The Protocol: The High-Resolution Scan

To move beyond “looking” and into “Systemic Observation,” adopt the Observer Protocol:

1. Isolate the “Feedback Loop” When you enter a new situation—a meeting, a market, or a city like Dubai—do not speak. Observe the flows. Who holds the influence? Where is the friction? What are people saying without speaking? Identify the “invisible” rules of the game.

2. Subtract the Narrative We often “see” what we expect to see. To observe truly, you must subtract your emotional story. Look at the data points as if you were an external auditor. Is the project late because of “bad luck,” or is there a recurring structural delay? The data doesn’t lie; only the narrative does.
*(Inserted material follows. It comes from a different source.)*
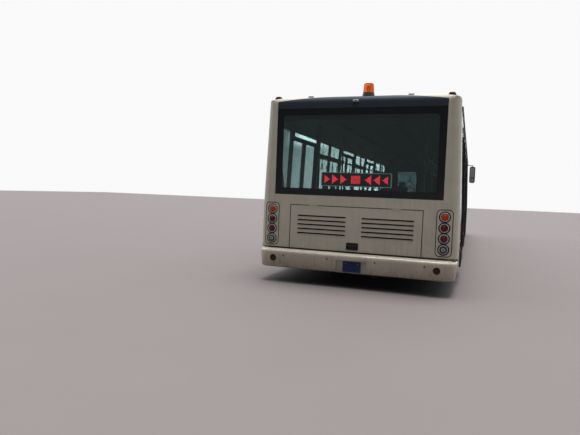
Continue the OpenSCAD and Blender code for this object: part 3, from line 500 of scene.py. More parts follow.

3. The 10:1 Ratio For every one hour of “Doing,” dedicate ten minutes to “Pure Observation.” Step back from the gears. Look at the machine from a distance. Does the motion look efficient, or are the gears grinding? This is the only way to catch systemic decay before it leads to failure.

#DhandheKaFunda: Knowledge is a commodity. Observation is a monopoly. The world is full of people who can read the manual; it is starving for those who can read the room. Sharpen your eyes, and the strategy will reveal itself.